WHAT YOU SHOULD DO:
Write the material out again, line by line, exactly as it is.

GIVEN INFORMATION:
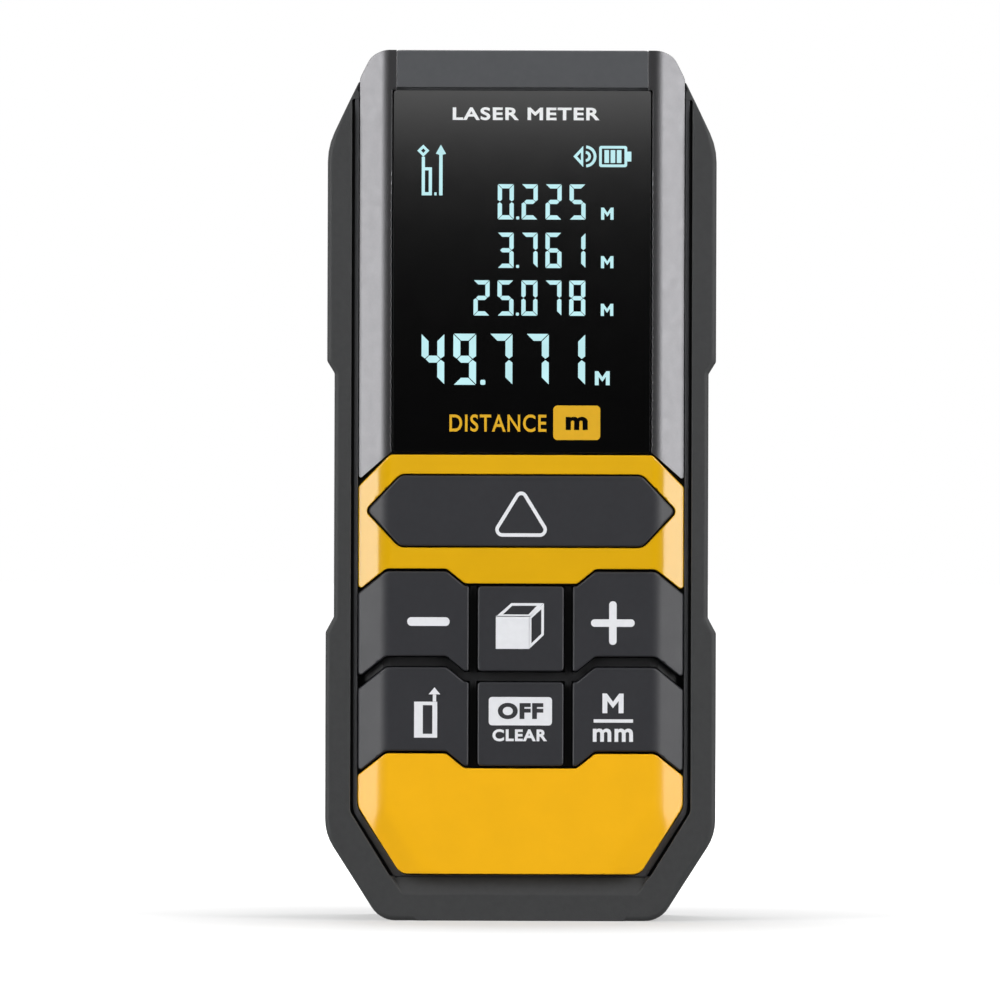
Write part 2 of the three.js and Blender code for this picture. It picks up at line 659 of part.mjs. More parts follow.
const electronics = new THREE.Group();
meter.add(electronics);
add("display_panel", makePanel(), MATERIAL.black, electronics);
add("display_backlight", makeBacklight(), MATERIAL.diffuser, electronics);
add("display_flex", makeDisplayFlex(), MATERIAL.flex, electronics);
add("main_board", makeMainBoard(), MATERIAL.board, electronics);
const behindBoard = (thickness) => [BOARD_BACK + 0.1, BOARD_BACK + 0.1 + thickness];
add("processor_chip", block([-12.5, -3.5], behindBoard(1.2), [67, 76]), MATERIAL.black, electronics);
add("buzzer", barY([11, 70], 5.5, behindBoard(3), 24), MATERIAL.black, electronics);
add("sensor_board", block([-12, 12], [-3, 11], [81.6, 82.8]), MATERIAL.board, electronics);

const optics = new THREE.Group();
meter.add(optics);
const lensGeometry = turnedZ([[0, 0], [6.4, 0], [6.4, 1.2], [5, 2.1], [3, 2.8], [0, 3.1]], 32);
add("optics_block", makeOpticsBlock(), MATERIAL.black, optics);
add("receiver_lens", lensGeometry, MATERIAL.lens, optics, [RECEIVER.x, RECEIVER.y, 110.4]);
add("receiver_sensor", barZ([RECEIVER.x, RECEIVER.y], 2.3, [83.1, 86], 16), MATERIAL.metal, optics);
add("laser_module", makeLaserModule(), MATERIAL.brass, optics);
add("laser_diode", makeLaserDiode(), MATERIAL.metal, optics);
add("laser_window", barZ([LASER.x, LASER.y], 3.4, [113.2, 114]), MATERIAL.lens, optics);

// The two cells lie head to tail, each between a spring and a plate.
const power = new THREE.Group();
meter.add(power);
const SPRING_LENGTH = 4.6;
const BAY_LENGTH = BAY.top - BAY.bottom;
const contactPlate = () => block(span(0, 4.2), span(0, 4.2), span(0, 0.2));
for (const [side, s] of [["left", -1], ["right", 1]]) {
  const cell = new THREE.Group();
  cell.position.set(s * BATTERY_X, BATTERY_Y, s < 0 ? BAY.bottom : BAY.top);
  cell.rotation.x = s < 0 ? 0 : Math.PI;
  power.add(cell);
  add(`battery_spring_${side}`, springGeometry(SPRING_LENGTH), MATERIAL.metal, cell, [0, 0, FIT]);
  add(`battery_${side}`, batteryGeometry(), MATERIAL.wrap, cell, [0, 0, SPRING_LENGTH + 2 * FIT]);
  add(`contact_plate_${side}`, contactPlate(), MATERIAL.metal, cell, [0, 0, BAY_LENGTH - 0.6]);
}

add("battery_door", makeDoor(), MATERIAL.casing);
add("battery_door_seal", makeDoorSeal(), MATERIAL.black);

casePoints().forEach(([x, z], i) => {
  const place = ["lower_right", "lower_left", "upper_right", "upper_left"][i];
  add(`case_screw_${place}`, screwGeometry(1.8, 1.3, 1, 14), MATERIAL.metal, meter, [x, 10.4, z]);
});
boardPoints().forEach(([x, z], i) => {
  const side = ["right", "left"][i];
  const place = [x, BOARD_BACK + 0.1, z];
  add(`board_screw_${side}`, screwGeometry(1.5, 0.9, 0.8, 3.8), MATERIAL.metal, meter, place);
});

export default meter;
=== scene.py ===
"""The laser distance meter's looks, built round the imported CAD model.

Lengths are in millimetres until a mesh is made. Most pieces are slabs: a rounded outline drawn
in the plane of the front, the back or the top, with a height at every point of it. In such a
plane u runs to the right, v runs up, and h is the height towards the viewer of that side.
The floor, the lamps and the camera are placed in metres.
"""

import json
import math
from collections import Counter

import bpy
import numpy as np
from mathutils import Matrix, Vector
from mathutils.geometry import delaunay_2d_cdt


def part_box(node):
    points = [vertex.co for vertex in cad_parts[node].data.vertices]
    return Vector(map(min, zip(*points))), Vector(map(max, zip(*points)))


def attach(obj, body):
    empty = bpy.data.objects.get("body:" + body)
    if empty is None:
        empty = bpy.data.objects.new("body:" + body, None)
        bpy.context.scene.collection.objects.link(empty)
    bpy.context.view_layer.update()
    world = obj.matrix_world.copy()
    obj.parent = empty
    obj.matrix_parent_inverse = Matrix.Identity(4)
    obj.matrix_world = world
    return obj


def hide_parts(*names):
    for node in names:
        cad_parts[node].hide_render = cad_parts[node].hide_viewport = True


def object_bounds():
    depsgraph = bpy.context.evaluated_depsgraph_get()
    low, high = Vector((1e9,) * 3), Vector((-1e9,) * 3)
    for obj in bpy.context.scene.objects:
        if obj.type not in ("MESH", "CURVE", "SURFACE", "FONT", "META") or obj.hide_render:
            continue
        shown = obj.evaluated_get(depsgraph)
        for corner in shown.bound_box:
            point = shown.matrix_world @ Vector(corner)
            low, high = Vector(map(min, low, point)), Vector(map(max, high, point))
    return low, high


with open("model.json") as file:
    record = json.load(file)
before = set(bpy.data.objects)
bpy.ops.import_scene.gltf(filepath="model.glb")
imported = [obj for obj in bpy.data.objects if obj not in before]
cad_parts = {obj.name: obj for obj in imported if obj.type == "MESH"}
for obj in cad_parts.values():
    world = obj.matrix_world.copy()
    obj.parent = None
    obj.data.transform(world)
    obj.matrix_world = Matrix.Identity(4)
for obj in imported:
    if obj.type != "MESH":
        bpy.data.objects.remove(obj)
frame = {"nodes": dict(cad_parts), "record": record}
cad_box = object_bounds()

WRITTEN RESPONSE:
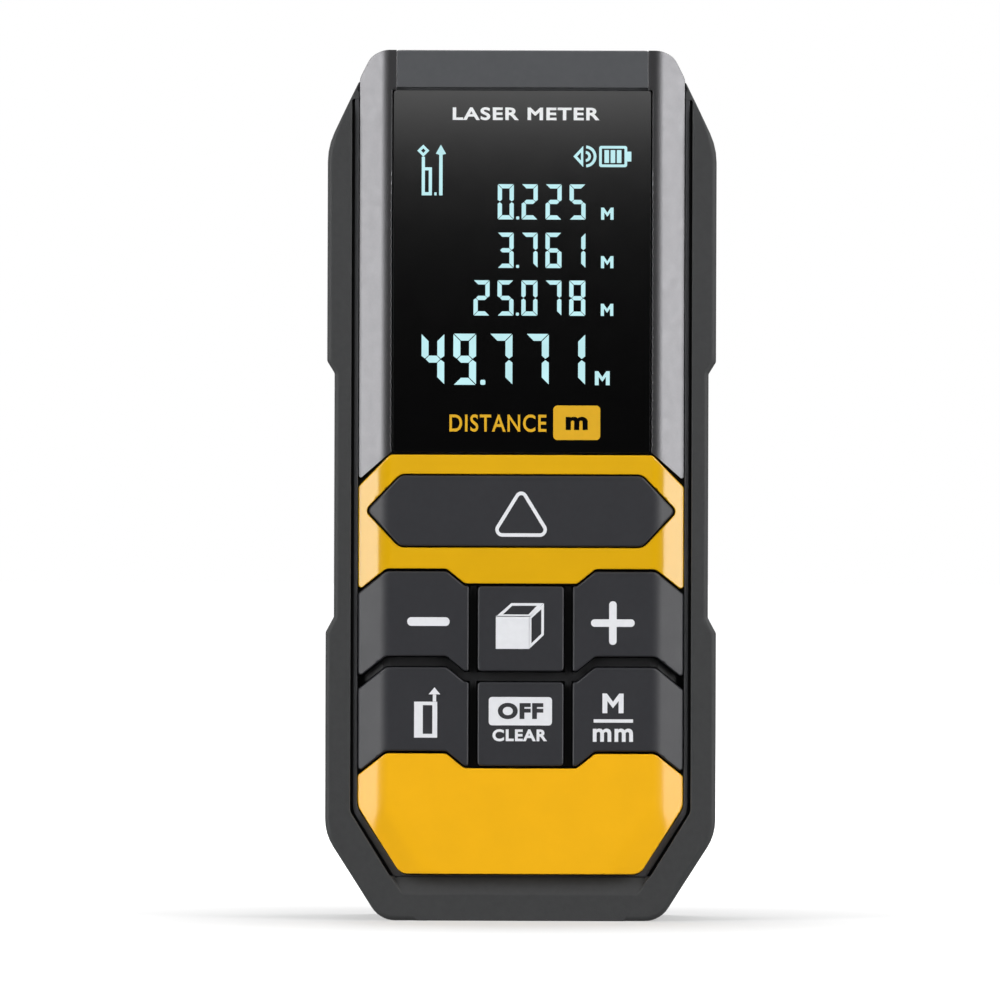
Write part 2 of the three.js and Blender code for this picture. It picks up at line 659 of part.mjs. More parts follow.
const electronics = new THREE.Group();
meter.add(electronics);
add("display_panel", makePanel(), MATERIAL.black, electronics);
add("display_backlight", makeBacklight(), MATERIAL.diffuser, electronics);
add("display_flex", makeDisplayFlex(), MATERIAL.flex, electronics);
add("main_board", makeMainBoard(), MATERIAL.board, electronics);
const behindBoard = (thickness) => [BOARD_BACK + 0.1, BOARD_BACK + 0.1 + thickness];
add("processor_chip", block([-12.5, -3.5], behindBoard(1.2), [67, 76]), MATERIAL.black, electronics);
add("buzzer", barY([11, 70], 5.5, behindBoard(3), 24), MATERIAL.black, electronics);
add("sensor_board", block([-12, 12], [-3, 11], [81.6, 82.8]), MATERIAL.board, electronics);

const optics = new THREE.Group();
meter.add(optics);
const lensGeometry = turnedZ([[0, 0], [6.4, 0], [6.4, 1.2], [5, 2.1], [3, 2.8], [0, 3.1]], 32);
add("optics_block", makeOpticsBlock(), MATERIAL.black, optics);
add("receiver_lens", lensGeometry, MATERIAL.lens, optics, [RECEIVER.x, RECEIVER.y, 110.4]);
add("receiver_sensor", barZ([RECEIVER.x, RECEIVER.y], 2.3, [83.1, 86], 16), MATERIAL.metal, optics);
add("laser_module", makeLaserModule(), MATERIAL.brass, optics);
add("laser_diode", makeLaserDiode(), MATERIAL.metal, optics);
add("laser_window", barZ([LASER.x, LASER.y], 3.4, [113.2, 114]), MATERIAL.lens, optics);

// The two cells lie head to tail, each between a spring and a plate.
const power = new THREE.Group();
meter.add(power);
const SPRING_LENGTH = 4.6;
const BAY_LENGTH = BAY.top - BAY.bottom;
const contactPlate = () => block(span(0, 4.2), span(0, 4.2), span(0, 0.2));
for (const [side, s] of [["left", -1], ["right", 1]]) {
  const cell = new THREE.Group();
  cell.position.set(s * BATTERY_X, BATTERY_Y, s < 0 ? BAY.bottom : BAY.top);
  cell.rotation.x = s < 0 ? 0 : Math.PI;
  power.add(cell);
  add(`battery_spring_${side}`, springGeometry(SPRING_LENGTH), MATERIAL.metal, cell, [0, 0, FIT]);
  add(`battery_${side}`, batteryGeometry(), MATERIAL.wrap, cell, [0, 0, SPRING_LENGTH + 2 * FIT]);
  add(`contact_plate_${side}`, contactPlate(), MATERIAL.metal, cell, [0, 0, BAY_LENGTH - 0.6]);
}

add("battery_door", makeDoor(), MATERIAL.casing);
add("battery_door_seal", makeDoorSeal(), MATERIAL.black);

casePoints().forEach(([x, z], i) => {
  const place = ["lower_right", "lower_left", "upper_right", "upper_left"][i];
  add(`case_screw_${place}`, screwGeometry(1.8, 1.3, 1, 14), MATERIAL.metal, meter, [x, 10.4, z]);
});
boardPoints().forEach(([x, z], i) => {
  const side = ["right", "left"][i];
  const place = [x, BOARD_BACK + 0.1, z];
  add(`board_screw_${side}`, screwGeometry(1.5, 0.9, 0.8, 3.8), MATERIAL.metal, meter, place);
});

export default meter;
=== scene.py ===
"""The laser distance meter's looks, built round the imported CAD model.

Lengths are in millimetres until a mesh is made. Most pieces are slabs: a rounded outline drawn
in the plane of the front, the back or the top, with a height at every point of it. In such a
plane u runs to the right, v runs up, and h is the height towards the viewer of that side.
The floor, the lamps and the camera are placed in metres.
"""

import json
import math
from collections import Counter

import bpy
import numpy as np
from mathutils import Matrix, Vector
from mathutils.geometry import delaunay_2d_cdt


def part_box(node):
    points = [vertex.co for vertex in cad_parts[node].data.vertices]
    return Vector(map(min, zip(*points))), Vector(map(max, zip(*points)))


def attach(obj, body):
    empty = bpy.data.objects.get("body:" + body)
    if empty is None:
        empty = bpy.data.objects.new("body:" + body, None)
        bpy.context.scene.collection.objects.link(empty)
    bpy.context.view_layer.update()
    world = obj.matrix_world.copy()
    obj.parent = empty
    obj.matrix_parent_inverse = Matrix.Identity(4)
    obj.matrix_world = world
    return obj


def hide_parts(*names):
    for node in names:
        cad_parts[node].hide_render = cad_parts[node].hide_viewport = True


def object_bounds():
    depsgraph = bpy.context.evaluated_depsgraph_get()
    low, high = Vector((1e9,) * 3), Vector((-1e9,) * 3)
    for obj in bpy.context.scene.objects:
        if obj.type not in ("MESH", "CURVE", "SURFACE", "FONT", "META") or obj.hide_render:
            continue
        shown = obj.evaluated_get(depsgraph)
        for corner in shown.bound_box:
            point = shown.matrix_world @ Vector(corner)
            low, high = Vector(map(min, low, point)), Vector(map(max, high, point))
    return low, high


with open("model.json") as file:
    record = json.load(file)
before = set(bpy.data.objects)
bpy.ops.import_scene.gltf(filepath="model.glb")
imported = [obj for obj in bpy.data.objects if obj not in before]
cad_parts = {obj.name: obj for obj in imported if obj.type == "MESH"}
for obj in cad_parts.values():
    world = obj.matrix_world.copy()
    obj.parent = None
    obj.data.transform(world)
    obj.matrix_world = Matrix.Identity(4)
for obj in imported:
    if obj.type != "MESH":
        bpy.data.objects.remove(obj)
frame = {"nodes": dict(cad_parts), "record": record}
cad_box = object_bounds()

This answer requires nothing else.